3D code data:
>> BEGIN

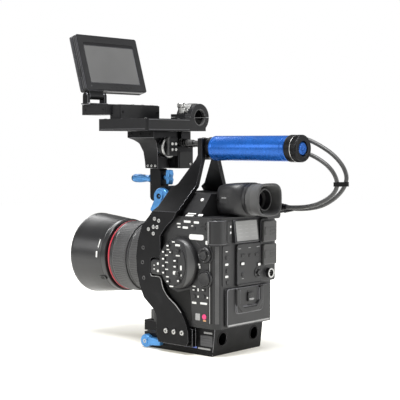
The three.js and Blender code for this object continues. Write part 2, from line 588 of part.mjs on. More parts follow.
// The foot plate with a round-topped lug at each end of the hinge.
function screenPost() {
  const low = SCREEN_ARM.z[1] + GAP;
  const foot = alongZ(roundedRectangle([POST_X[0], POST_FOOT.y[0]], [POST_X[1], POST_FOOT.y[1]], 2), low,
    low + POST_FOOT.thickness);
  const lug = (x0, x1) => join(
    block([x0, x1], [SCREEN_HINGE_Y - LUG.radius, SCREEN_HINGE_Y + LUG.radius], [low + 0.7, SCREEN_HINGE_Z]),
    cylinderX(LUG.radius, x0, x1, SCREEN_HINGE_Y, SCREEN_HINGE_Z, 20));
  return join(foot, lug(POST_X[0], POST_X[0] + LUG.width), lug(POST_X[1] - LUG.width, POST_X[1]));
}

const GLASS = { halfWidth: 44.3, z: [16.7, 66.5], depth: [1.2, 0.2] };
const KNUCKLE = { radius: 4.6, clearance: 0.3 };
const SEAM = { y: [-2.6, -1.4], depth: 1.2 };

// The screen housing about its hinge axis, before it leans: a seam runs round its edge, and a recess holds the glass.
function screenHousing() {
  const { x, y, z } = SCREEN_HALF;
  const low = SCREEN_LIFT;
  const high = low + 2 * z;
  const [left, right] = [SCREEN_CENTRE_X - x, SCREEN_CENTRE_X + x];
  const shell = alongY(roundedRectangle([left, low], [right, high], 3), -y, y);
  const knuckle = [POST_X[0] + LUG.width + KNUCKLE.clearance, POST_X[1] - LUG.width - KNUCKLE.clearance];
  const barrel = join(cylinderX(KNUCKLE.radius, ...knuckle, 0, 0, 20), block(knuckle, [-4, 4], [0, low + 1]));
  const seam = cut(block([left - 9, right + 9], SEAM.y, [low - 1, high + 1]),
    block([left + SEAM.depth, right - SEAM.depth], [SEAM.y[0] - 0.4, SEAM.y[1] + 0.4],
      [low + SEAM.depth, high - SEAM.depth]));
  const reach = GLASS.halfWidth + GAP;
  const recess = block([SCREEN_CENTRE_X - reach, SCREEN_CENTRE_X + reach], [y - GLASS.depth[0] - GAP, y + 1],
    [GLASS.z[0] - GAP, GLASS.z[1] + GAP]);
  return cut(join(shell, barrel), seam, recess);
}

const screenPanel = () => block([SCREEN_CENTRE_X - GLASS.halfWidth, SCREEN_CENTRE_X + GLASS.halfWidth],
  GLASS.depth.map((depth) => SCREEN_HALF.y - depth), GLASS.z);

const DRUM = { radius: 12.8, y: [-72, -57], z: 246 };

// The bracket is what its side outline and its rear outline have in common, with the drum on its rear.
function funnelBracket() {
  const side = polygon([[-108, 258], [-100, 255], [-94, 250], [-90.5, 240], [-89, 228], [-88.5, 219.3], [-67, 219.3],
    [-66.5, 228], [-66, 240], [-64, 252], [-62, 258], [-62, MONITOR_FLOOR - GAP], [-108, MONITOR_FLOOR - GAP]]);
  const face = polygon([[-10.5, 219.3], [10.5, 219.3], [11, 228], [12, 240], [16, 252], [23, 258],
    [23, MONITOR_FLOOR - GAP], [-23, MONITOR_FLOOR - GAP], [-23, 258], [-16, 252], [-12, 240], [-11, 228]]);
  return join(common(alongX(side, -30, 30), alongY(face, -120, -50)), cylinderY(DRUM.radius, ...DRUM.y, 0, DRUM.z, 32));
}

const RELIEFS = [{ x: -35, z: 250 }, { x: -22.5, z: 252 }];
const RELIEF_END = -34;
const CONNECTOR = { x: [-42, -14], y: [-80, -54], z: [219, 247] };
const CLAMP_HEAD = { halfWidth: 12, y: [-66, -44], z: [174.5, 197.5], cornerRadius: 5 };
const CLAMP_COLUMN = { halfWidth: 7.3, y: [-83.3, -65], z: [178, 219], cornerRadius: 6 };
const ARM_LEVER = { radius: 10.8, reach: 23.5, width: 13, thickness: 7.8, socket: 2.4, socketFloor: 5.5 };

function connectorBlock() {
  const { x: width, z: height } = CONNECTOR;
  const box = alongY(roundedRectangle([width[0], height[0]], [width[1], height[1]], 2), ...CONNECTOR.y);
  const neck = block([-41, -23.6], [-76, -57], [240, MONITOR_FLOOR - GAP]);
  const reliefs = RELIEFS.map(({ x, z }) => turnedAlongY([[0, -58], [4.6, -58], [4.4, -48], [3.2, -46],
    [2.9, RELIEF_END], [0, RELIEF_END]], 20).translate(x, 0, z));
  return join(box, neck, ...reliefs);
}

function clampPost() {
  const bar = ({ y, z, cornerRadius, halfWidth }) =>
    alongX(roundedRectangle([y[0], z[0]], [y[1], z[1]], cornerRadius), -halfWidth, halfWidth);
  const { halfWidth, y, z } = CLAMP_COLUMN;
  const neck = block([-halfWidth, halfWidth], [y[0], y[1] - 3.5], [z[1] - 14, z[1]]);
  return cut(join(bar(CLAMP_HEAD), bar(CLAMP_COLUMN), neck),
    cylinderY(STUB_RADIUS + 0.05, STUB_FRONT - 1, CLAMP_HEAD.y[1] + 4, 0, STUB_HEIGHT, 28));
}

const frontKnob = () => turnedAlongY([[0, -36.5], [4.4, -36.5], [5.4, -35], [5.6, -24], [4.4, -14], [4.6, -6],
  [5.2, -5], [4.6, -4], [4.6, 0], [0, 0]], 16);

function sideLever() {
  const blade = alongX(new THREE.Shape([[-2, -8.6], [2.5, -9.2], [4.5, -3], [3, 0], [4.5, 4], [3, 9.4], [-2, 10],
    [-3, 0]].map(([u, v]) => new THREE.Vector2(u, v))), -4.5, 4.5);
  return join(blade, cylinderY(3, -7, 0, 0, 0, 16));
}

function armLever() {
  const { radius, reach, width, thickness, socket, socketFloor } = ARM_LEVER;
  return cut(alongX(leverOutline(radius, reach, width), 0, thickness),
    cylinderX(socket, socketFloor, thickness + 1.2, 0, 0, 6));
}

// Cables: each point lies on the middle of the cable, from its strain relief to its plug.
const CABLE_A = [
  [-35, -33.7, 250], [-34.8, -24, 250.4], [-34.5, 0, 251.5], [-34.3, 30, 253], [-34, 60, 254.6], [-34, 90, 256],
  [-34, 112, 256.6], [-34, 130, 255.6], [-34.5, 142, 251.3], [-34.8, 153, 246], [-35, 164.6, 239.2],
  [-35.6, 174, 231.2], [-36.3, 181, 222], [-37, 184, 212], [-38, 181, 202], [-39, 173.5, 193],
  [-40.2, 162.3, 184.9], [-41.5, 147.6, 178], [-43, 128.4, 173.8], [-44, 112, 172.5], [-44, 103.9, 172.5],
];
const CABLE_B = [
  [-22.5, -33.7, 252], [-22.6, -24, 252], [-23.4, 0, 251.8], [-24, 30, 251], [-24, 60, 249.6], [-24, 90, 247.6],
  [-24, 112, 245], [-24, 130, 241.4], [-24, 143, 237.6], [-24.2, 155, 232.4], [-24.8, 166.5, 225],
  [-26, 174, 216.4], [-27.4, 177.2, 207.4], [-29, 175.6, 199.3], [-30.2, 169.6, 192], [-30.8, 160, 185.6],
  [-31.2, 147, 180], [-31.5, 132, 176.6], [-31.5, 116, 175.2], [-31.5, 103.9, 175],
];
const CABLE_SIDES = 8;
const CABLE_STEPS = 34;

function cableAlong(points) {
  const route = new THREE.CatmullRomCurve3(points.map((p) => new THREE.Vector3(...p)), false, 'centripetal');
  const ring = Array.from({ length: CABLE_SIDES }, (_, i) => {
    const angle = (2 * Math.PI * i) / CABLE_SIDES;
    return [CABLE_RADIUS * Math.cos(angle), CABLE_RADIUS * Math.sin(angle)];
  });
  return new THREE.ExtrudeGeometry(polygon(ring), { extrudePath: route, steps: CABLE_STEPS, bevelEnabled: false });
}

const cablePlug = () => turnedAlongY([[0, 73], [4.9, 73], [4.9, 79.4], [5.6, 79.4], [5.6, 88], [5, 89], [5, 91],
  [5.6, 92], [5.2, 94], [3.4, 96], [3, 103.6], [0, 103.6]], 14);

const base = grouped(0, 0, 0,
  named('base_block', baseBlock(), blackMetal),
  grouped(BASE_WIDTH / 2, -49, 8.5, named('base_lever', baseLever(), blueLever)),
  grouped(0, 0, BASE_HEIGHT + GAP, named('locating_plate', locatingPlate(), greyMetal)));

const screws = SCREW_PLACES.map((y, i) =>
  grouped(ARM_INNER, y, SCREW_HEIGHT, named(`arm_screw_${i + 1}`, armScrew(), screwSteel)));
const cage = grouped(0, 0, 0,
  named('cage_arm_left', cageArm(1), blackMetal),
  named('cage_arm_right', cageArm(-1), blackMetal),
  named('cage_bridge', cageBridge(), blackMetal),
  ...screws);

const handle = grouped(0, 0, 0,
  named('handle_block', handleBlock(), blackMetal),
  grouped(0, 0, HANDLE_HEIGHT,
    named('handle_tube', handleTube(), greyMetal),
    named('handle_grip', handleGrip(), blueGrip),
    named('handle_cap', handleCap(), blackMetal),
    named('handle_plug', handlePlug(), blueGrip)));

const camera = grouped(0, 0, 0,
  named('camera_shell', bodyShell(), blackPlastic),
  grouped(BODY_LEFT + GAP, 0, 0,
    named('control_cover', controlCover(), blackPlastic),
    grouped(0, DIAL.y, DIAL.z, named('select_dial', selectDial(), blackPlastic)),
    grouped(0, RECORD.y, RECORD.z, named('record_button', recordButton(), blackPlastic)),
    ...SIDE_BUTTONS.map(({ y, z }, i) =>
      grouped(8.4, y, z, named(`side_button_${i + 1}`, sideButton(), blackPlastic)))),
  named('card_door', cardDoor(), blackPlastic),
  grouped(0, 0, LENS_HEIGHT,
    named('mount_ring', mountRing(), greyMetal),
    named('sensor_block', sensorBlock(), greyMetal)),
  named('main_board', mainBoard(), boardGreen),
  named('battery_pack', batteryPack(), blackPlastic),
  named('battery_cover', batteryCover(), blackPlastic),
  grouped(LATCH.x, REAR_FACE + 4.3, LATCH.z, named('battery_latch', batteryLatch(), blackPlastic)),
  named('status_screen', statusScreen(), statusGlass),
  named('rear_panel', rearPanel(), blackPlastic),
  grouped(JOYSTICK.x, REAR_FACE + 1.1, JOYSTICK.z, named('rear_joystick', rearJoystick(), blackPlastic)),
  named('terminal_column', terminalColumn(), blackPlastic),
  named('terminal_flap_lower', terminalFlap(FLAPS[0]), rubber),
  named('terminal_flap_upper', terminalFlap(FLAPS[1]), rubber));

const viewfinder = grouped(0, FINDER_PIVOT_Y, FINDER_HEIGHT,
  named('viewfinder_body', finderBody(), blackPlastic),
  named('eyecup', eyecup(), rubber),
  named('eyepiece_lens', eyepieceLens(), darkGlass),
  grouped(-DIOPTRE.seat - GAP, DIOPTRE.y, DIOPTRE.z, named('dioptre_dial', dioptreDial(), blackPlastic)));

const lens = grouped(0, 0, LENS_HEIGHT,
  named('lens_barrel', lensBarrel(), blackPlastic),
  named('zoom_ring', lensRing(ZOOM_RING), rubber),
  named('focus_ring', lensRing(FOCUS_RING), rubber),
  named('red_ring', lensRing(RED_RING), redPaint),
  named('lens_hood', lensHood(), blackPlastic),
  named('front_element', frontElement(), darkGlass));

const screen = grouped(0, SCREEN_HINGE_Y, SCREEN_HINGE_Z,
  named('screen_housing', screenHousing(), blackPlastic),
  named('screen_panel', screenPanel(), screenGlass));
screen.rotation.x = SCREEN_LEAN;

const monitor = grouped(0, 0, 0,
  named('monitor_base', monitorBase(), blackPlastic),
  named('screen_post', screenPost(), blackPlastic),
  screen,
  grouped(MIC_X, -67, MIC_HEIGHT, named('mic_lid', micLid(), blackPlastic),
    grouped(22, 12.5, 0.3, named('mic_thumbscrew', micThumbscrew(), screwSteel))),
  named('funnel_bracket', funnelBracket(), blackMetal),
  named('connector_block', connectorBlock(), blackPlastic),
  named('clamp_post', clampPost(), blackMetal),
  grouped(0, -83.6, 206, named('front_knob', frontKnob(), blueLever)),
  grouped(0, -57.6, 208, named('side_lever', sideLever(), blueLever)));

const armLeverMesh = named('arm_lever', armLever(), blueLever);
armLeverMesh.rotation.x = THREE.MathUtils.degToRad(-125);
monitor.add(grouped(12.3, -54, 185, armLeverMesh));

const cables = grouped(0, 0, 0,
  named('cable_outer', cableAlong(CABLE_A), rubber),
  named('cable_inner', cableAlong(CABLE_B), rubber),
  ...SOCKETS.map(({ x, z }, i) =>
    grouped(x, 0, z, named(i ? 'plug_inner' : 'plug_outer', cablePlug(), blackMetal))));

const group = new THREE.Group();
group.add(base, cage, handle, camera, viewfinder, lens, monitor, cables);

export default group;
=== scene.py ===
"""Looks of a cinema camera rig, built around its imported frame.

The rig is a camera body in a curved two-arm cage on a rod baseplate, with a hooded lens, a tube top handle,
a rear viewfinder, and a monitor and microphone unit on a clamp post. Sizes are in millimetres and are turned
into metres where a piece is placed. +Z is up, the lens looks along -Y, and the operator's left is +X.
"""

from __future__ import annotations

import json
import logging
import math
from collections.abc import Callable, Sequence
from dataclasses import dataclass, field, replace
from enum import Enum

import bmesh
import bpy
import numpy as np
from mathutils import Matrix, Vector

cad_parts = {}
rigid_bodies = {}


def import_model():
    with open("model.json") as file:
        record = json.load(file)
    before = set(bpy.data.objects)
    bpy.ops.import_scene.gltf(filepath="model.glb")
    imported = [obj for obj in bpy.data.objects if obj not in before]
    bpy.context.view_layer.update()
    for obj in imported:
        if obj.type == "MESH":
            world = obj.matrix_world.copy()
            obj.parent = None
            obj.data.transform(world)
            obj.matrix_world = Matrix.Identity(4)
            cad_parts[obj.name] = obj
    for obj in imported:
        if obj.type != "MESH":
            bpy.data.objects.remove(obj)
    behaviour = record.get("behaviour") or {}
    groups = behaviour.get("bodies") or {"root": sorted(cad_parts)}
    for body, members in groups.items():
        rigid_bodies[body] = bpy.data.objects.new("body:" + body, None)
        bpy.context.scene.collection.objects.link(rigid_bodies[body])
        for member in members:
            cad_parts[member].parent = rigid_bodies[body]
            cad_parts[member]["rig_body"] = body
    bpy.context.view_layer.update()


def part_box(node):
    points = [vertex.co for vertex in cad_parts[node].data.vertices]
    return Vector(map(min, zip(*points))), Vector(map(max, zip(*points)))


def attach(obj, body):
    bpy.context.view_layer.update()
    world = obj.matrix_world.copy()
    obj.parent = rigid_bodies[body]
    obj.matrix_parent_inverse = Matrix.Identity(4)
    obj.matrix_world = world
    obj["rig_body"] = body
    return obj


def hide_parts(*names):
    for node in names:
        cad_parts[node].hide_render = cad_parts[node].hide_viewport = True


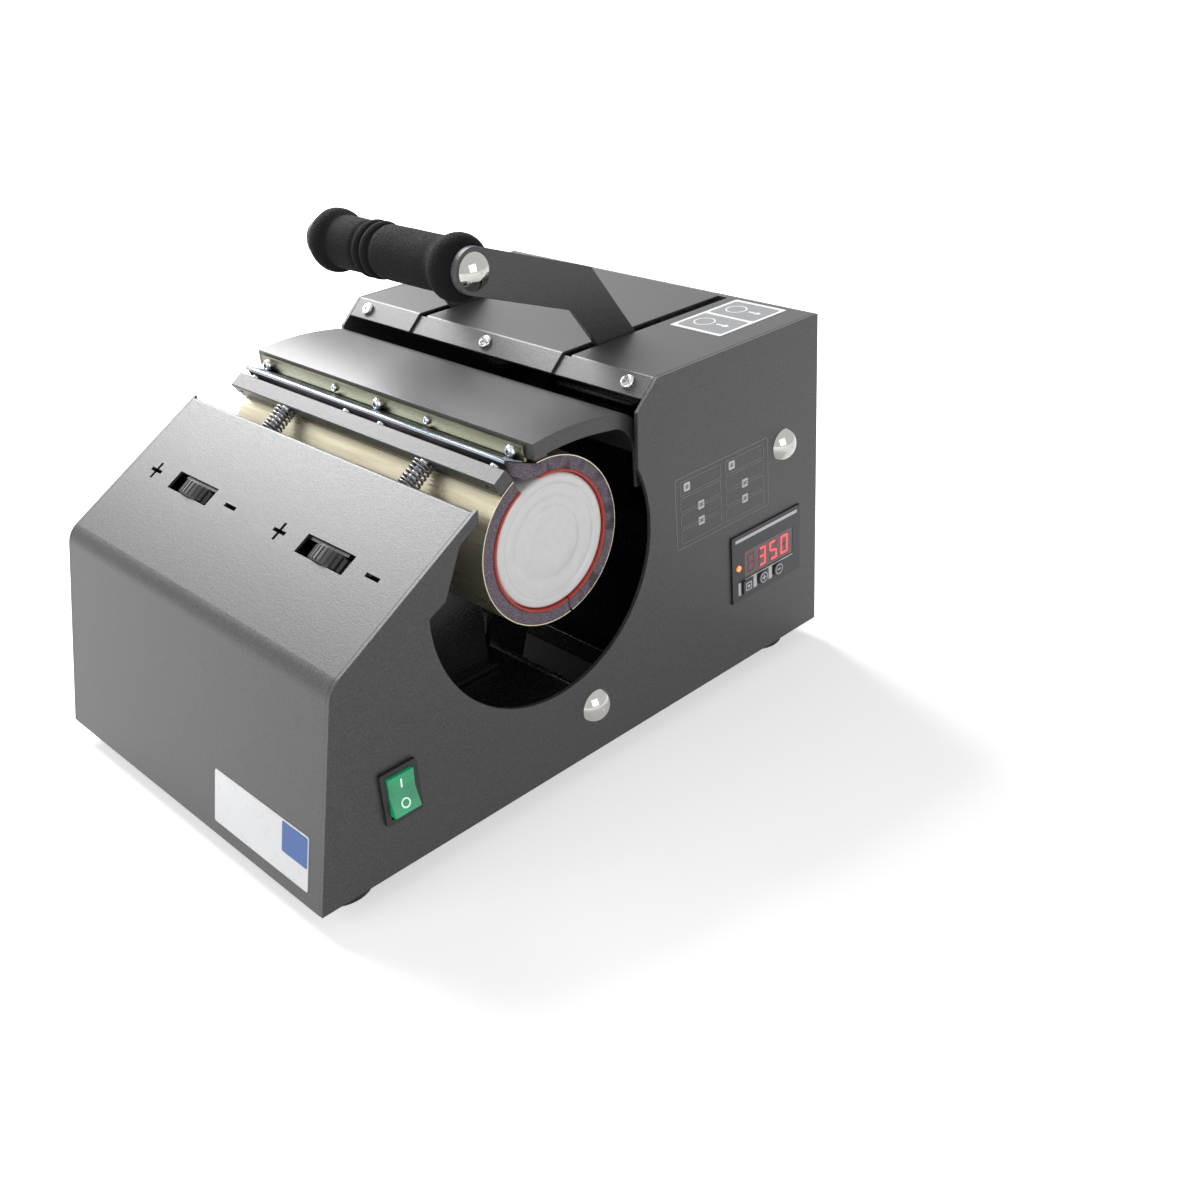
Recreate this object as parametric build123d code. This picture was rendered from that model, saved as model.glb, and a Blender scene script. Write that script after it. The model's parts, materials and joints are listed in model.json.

>> END

--- GIVEN EXERCISE ---
Return the lines from the line with "const armLeverMesh = named('arm_lever', armLever(), blueLever);" through the line with "before = set(bpy.data.objects)", inclusive, exactly as they stand, and nothing else.

--- EXERCISE RESPONSE ---
const armLeverMesh = named('arm_lever', armLever(), blueLever);
armLeverMesh.rotation.x = THREE.MathUtils.degToRad(-125);
monitor.add(grouped(12.3, -54, 185, armLeverMesh));

const cables = grouped(0, 0, 0,
  named('cable_outer', cableAlong(CABLE_A), rubber),
  named('cable_inner', cableAlong(CABLE_B), rubber),
  ...SOCKETS.map(({ x, z }, i) =>
    grouped(x, 0, z, named(i ? 'plug_inner' : 'plug_outer', cablePlug(), blackMetal))));

const group = new THREE.Group();
group.add(base, cage, handle, camera, viewfinder, lens, monitor, cables);

export default group;
=== scene.py ===
"""Looks of a cinema camera rig, built around its imported frame.

The rig is a camera body in a curved two-arm cage on a rod baseplate, with a hooded lens, a tube top handle,
a rear viewfinder, and a monitor and microphone unit on a clamp post. Sizes are in millimetres and are turned
into metres where a piece is placed. +Z is up, the lens looks along -Y, and the operator's left is +X.
"""

from __future__ import annotations

import json
import logging
import math
from collections.abc import Callable, Sequence
from dataclasses import dataclass, field, replace
from enum import Enum

import bmesh
import bpy
import numpy as np
from mathutils import Matrix, Vector

cad_parts = {}
rigid_bodies = {}


def import_model():
    with open("model.json") as file:
        record = json.load(file)
    before = set(bpy.data.objects)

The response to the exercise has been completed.